Die Wirtschaftskammer Österreich begrüßte den Schritt des EU-Parlaments als "Entscheidung mit Augenmaß". Das sei "ein klares Bekenntnis für den Wirtschaftsstandort Europa", so Stephan Schwarzer, Leiter der umweltpolitischen Abteilung in der Wirtschaftskammer Österreich. Auch für IV-Präsident Christoph Neumayer ist es ein "wichtiges Signal für Investitionssicherheit für Industrieanlagen in Europa". Die ÖVP-Europaabgeordneten Richard Seeber und Paul Rübig meinen, die Ablehnung sei richtig. "Viel Spielraum für einen neuen Kompromiss sehen wir aber nicht. Die künstliche Verteuerung von Energie ist in der aktuellen Wirtschaftslage sicher das falsche Signal." Letzte Berechnungen würden zeigen, dass die EU die geplante Reduzierung von CO2 bis 2020 um 21 Prozent voraussichtlich erreichen wird.

Kritik: "EU geht vor Industrie in die Knie"

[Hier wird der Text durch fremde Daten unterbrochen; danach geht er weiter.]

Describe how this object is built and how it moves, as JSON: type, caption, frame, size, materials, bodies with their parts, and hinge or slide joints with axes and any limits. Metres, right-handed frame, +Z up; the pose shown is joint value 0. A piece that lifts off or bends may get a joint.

Ganz anders reagierten wenig überraschend die Umweltorganisationen Greenpeace und Global 2000. "Das EU-Parlament ist vor den unsachlichen Argumenten und der Angstmache der Industrie in die Knie gegangen. Das Emissionshandelssystem wird damit über 2020 hinaus keinen Impuls mehr für Klimaschutz setzen und völlig unwirksam bleiben", schreibt Johannes Wahlmüller, Klimasprecher bei GLOBAL 2000, in einer gemeinsamen Aussendung. Hauptprofiteur sei die europäische Kohleindustrie. Nun seien nationale Regelungen nötig. "Österreich muss nun eigenständig Maßnahmen zur CO2-Reduktion setzen, um das derzeitige Vakuum zu füllen. Die Einführung einer CO2-Steuer sowie ein konkreter Plan zum Auslaufen von Kohlekraftwerken sind Schritte, die Österreich jetzt im Alleingang umsetzen muss", fordert Julia Kerschbaumsteiner, Klimasprecherin bei Greenpeace.